An unusually persistent northeaster continues to batter the Mid-Atlantic and New England coasts, and the forecast is for no relief until Wednesday afternoon.

The N.J. coastal forecast is for NE 20-25 knots on Monday plus gusts to 35 and 9-12-foot seas.

Andrea’s Toy released this “big girl” before things got too bad.

NE blowout

There shouldn’t be any need to wait for today’s reports as a high wind warning has been posted up to 5 a.m. Sunday along with a coastal flood advisory through 6 a.m. Sunday.

The marine forecast is for northeast winds at 20-25 knots with gusts to 40 and a 50 percent chance of rain. Even Monday doesn’t look good.

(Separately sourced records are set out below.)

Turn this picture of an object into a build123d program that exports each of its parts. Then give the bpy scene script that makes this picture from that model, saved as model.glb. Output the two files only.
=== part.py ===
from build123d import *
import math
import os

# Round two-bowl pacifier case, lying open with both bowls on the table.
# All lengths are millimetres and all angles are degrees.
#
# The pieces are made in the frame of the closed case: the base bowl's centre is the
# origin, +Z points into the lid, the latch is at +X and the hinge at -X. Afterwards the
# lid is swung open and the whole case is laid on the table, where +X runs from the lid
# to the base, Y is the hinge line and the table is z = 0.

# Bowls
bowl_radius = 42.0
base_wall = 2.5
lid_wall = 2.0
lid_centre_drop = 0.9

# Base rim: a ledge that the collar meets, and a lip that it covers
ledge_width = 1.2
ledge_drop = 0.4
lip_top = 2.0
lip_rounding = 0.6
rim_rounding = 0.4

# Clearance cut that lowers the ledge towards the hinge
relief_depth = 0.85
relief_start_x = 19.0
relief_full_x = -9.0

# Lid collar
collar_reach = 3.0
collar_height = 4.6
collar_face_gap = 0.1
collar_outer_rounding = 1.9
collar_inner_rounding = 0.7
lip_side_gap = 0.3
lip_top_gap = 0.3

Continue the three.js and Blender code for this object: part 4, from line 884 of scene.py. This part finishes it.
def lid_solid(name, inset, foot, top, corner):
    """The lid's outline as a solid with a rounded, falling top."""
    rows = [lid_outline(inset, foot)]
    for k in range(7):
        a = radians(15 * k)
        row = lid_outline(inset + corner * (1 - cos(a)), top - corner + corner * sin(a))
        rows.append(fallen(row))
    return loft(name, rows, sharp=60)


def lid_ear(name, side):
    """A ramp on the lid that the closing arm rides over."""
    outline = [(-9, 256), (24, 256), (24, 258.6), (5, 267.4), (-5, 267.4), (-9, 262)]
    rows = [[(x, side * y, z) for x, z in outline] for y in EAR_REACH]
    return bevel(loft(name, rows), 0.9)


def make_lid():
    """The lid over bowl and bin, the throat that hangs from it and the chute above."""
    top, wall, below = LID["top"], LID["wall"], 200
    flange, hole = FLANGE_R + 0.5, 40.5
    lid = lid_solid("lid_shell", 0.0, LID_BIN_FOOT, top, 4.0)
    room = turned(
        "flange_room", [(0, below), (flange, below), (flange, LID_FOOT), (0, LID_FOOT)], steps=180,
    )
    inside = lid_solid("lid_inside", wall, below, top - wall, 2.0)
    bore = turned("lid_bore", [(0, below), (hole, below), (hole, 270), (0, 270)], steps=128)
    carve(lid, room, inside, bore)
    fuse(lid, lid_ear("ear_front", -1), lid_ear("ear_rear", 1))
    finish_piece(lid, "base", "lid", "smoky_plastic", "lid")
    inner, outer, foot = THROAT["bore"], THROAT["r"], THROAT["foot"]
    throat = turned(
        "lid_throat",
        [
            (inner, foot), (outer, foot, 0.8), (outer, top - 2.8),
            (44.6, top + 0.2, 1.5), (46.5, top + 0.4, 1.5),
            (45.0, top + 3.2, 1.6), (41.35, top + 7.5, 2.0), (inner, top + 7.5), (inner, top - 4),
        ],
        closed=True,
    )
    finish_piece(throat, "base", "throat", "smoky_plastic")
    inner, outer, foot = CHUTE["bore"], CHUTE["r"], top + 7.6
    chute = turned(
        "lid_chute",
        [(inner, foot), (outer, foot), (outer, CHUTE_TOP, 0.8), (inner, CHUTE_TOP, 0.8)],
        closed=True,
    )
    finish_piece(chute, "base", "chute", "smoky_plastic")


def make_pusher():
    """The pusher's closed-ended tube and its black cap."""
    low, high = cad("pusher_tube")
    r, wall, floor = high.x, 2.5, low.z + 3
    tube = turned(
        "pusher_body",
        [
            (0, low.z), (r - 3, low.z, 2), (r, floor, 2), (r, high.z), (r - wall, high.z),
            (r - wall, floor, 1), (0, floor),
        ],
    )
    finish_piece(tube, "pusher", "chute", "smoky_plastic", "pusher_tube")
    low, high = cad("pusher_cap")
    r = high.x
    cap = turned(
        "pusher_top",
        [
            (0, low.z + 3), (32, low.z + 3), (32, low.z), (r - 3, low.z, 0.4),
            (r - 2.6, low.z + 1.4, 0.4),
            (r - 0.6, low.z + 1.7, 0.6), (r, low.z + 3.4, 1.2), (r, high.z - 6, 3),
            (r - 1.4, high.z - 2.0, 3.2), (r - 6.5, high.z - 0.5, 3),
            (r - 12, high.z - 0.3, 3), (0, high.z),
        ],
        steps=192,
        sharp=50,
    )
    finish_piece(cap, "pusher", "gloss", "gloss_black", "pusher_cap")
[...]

At Brielle, the Paramount has cancelled trips until Friday. They will then sail at 6:30 for ling, cod and flounder before the sea bass season opens on May 17. The Jamaica will open the sea bass season with Marathons by reservation on May 17 and 18.

The Fishermen from Atlantic Highlands got out for stripers Thursday and picked some keepers before making a move that resulted in bigger bass — though five out of seven were over 39 inches and had to be released.

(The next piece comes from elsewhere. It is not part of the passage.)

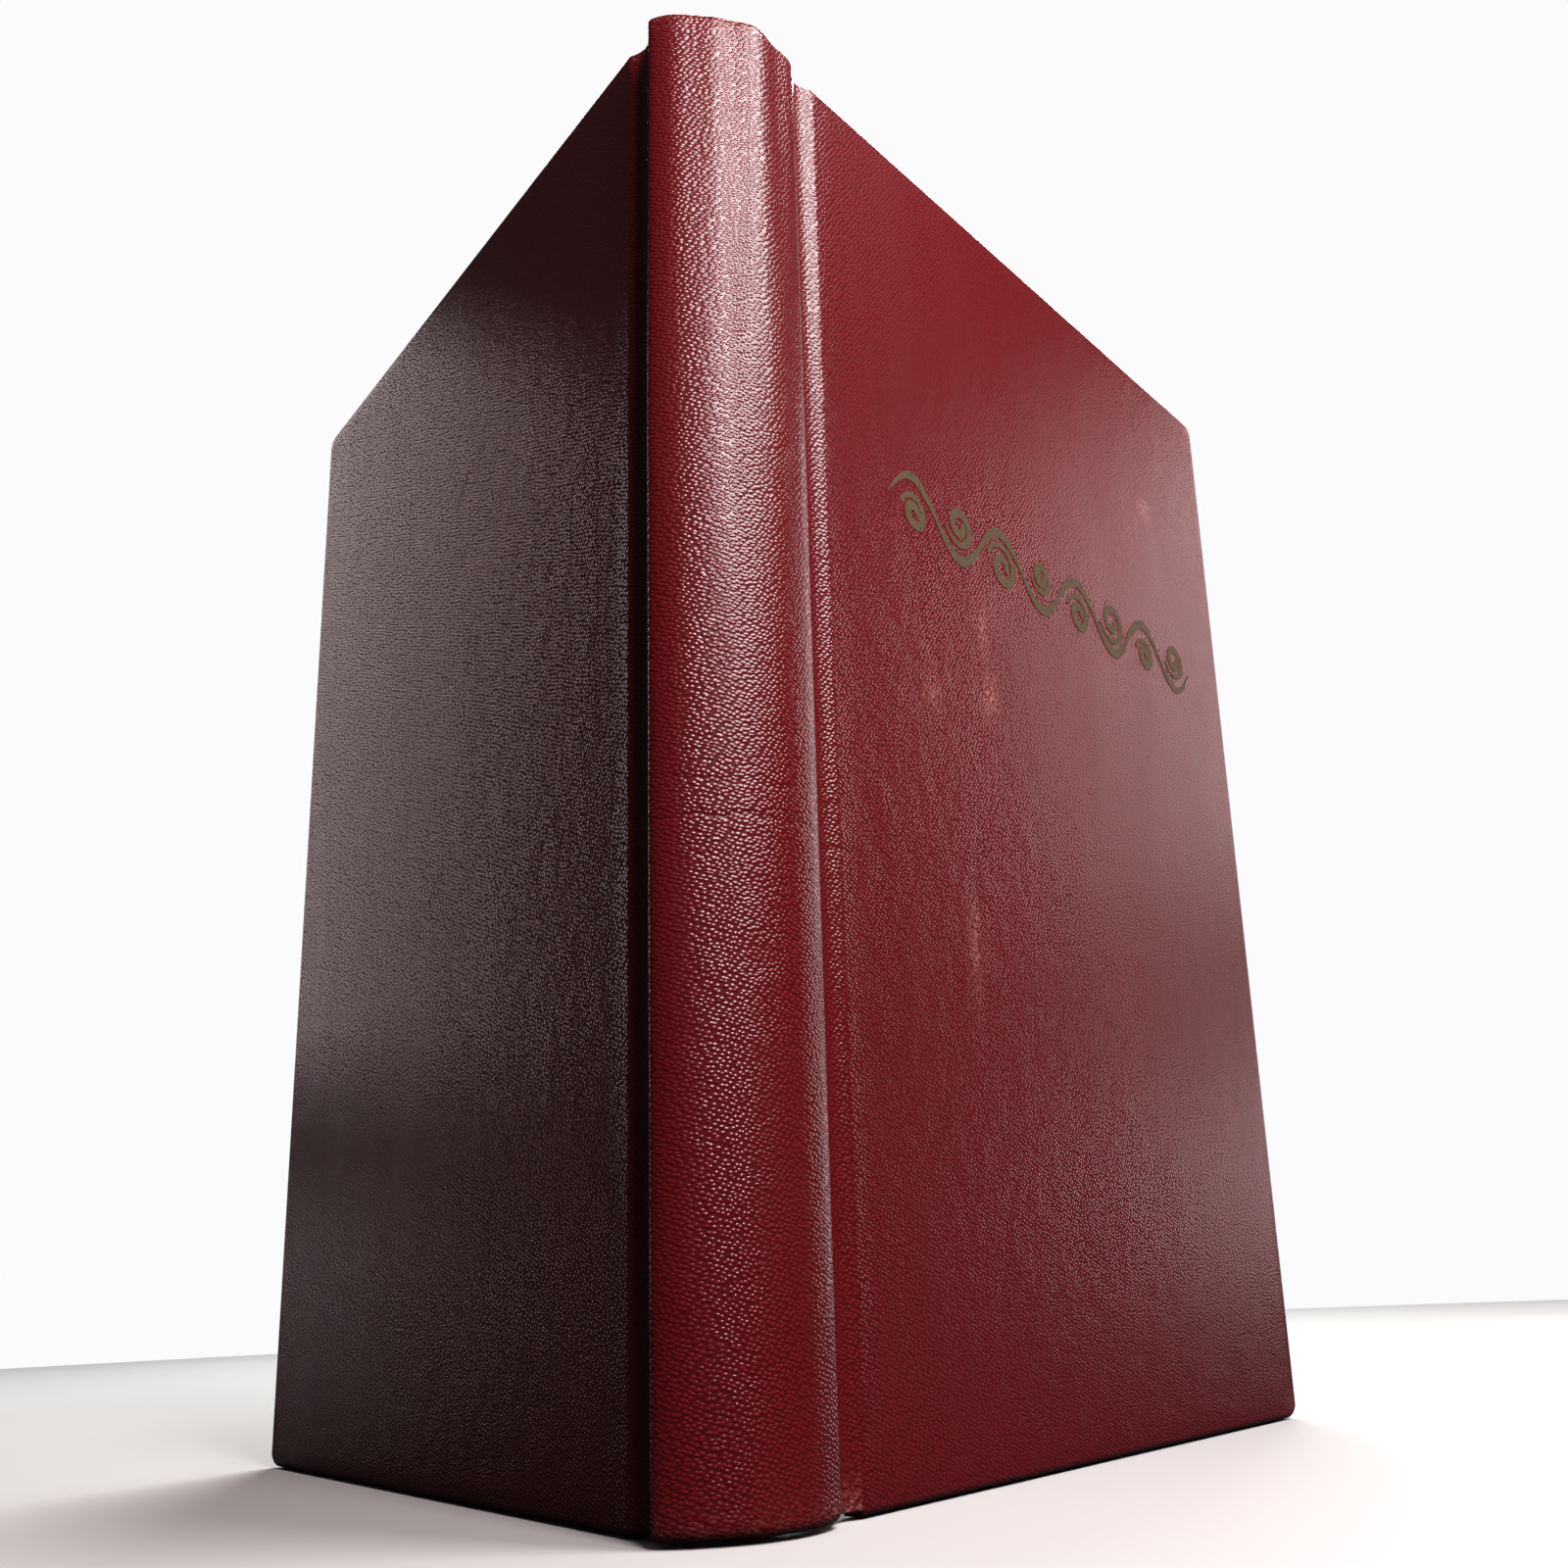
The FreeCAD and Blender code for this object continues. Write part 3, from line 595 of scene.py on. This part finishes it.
def case_cloth(side, path):
    """Part of the case: the cloth from the path's start to the side's fore edge, wrapped
    round its board."""
    opening = opening_of(side)
    kinds = [kind for _, kind, _ in path]
    points = [p for p, _, _ in path]
    first_cover = kinds.index("cover")
    edge_at = on_side(side, cover_point(opening, JOINT_WIDTH + COVER_WIDTH, 0))
    gone = 0.0
    rings, uvs, wear, pressed = [], [], [], []
    for i, (point, kind, off) in enumerate(path):
        if i:
            gone += (point - points[i - 1]).length
        before = points[max(0, i - 1)]
        after = points[min(len(points) - 1, i + 1)]
        inward = UP.cross(after - before).normalized() * (1 if side == "front" else -1)
        to_edge = (edge_at - point).length if kind == "cover" else 1.0
        into_cover = (i - first_cover) * FINE
        on_board = ease(-0.1 * MM, 0.3 * MM, into_cover) if i < first_cover + 20 else 1.0
        off_spine = ease(0.0, JOINT_TAPER, off)
        thickness = SPINE_THICKNESS + (JOINT_THICKNESS - SPINE_THICKNESS) * off_spine
        thickness += (COVER_THICKNESS - thickness) * on_board
        end_gap = (SPINE_END_GAP + (JOINT_END_GAP - SPINE_END_GAP) * off_spine) * (1 - on_board)
        rim_out = SPINE_RIM + (JOINT_RIM - SPINE_RIM) * off_spine
        rim_out += (COVER_RIM - rim_out) * on_board
        start = round_in(COVER_RIM, to_edge)
        depth = thickness - round_in(RIM_IN, to_edge)
        rim_out = min(rim_out, depth - start - RIM_IN)
        low = end_gap + round_in(CORNER_RADIUS, to_edge)
        ring, run = case_ring(point, inward, depth, start, low, COVER_HEIGHT - low,
                              rim_out, RIM_IN)
        ring = [settle_spine(p) for p in ring]
        rings.append([BLOCK @ p for p in ring])
        along = (point - points[first_cover]).length
        wear += [wear_at(side, kind, along, to_edge, p.x, p.z) for p in ring]
        pressed += [ease(0.0, 5.0 * MM, along) if kind == "cover" else 0.0] * len(ring)
        uvs.append((gone if side == "front" else -gone, run))
    piece = swept_piece(f"{side}_case_cloth", rings, uvs, {"wear": wear, "pressed": pressed})
    finish_piece(piece, CLOTH,
                 (f"{side}_cover_cloth", f"{side}_joint_cloth"))
    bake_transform(piece)
    return piece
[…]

Some charter boats managed to do well with stripers before the weather got too bad on Friday. Andrea’s Toy reports the Al Gret party went through a live well full of bunkers as bass exploded on them. The evening trip produced great surface lure action despite wind and rain.

Capt. John Contello posted this bass release from his Just Sayin out of Highlands.

Andrea’s Toy kicks off shark season with a porbeagle

It wasn’t what Capt. Freddy Gamboa was expecting. but he ended up opening the N.J. shark season in a most unusual fasion.

The target for the Don Beshada party on Andrea’s Toy from Point Pleasant was the first bluefin tuna, but they first dropped for pollock up to 30 pounds on a deep water wreck. Gamboa couldn’t find any water over 49 degrees in the canyon, so they switched to tilefish as Don caught his first at almost 30 pounds on bait before switching to a jig for another — and then a most unusual porbeagle shark that was released. I haven’t heard of a porbeagle in NY/NJ Bight in recent years, though they were spotted decades ago when mackerel schools arrived in the spring.

Chuck Many got into loads of stripers early with Dave Glassberg and Alex Katyan while fishing live bunkers and eels from his Tyman out of Highlands – but they were all from 31 inches up to 38 pounds.

The weekend looks like a northeaster washout. Rain with east gusts to 45 knots tonight becomes northeast at 20-30 knots and gusts to 45 tomorrow.

Tough striper fishing before change in weather

The Golden Eagle from Belmar saw some stripers on top and had decent readings — but the bass weren’t hitting. Wth a northeaster coming on Saturday, that boat has cancelled trips for the next three mornings.

Rain is in tomorrow’s forecast, though the wind is only southeast at 5-10 knots before going east at 10-15 in the afternoon.

North Jersey fluke fishing got off to a surprisingly good start at a time when waters are still a bit cool for the species. The Prowler 5 from Atlantic Highlands reported their opening trip on May 4 produced multiple limits as everyone caught fluke.